→ Available records
------------------------------------------------------------------------

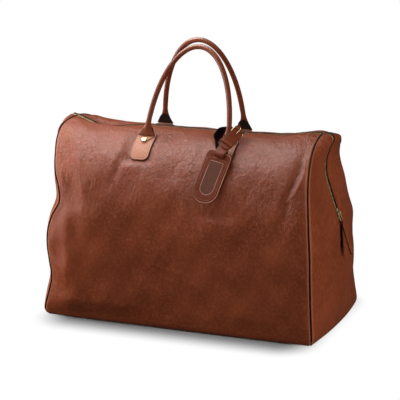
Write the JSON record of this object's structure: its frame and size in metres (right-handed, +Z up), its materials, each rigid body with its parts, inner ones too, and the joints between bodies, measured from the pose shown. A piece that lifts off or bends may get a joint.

------------------------------------------------------------------------

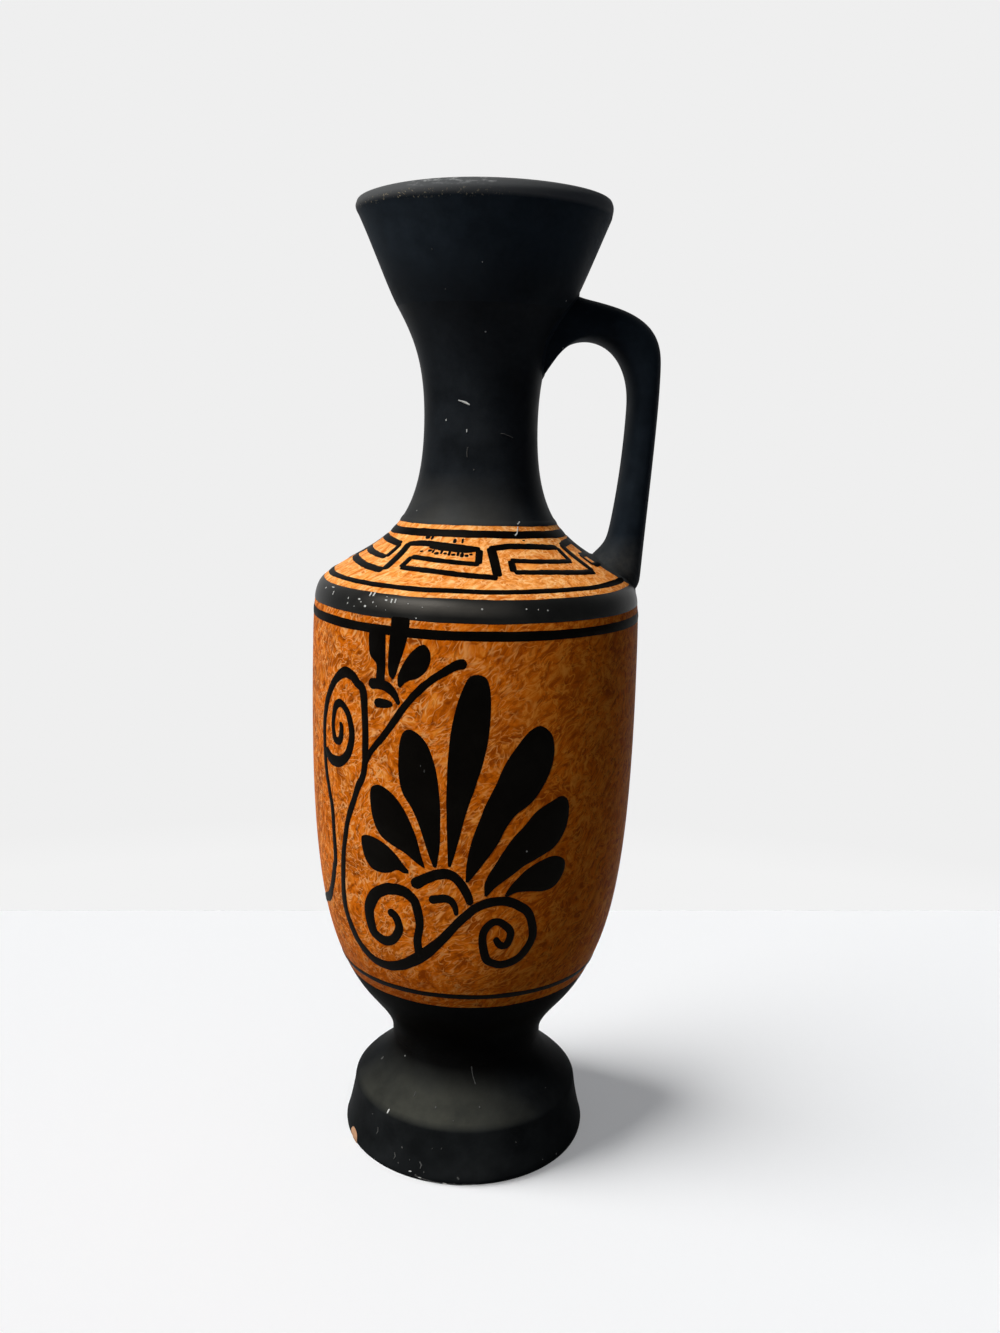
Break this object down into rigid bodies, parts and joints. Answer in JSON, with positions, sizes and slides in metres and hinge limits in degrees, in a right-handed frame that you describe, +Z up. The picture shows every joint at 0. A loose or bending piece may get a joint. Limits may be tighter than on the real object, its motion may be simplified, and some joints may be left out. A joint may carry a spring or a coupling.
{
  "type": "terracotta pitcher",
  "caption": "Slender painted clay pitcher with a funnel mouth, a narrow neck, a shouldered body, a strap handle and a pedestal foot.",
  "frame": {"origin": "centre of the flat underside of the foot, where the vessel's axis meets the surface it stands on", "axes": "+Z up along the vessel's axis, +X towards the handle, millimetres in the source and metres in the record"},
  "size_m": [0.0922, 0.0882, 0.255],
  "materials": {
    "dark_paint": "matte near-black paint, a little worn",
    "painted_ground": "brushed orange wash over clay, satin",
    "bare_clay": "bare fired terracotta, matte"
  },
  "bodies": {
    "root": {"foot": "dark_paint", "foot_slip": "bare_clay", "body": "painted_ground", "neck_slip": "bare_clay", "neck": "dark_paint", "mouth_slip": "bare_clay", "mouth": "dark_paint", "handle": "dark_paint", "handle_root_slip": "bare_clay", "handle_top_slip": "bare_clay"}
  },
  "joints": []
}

------------------------------------------------------------------------

→ What the task asks
Track down all lines above with the string "handed" and copy them.

→ Correct result
Write the JSON record of this object's structure: its frame and size in metres (right-handed, +Z up), its materials, each rigid body with its parts, inner ones too, and the joints between bodies, measured from the pose shown. A piece that lifts off or bends may get a joint.
Break this object down into rigid bodies, parts and joints. Answer in JSON, with positions, sizes and slides in metres and hinge limits in degrees, in a right-handed frame that you describe, +Z up. The picture shows every joint at 0. A loose or bending piece may get a joint. Limits may be tighter than on the real object, its motion may be simplified, and some joints may be left out. A joint may carry a spring or a coupling.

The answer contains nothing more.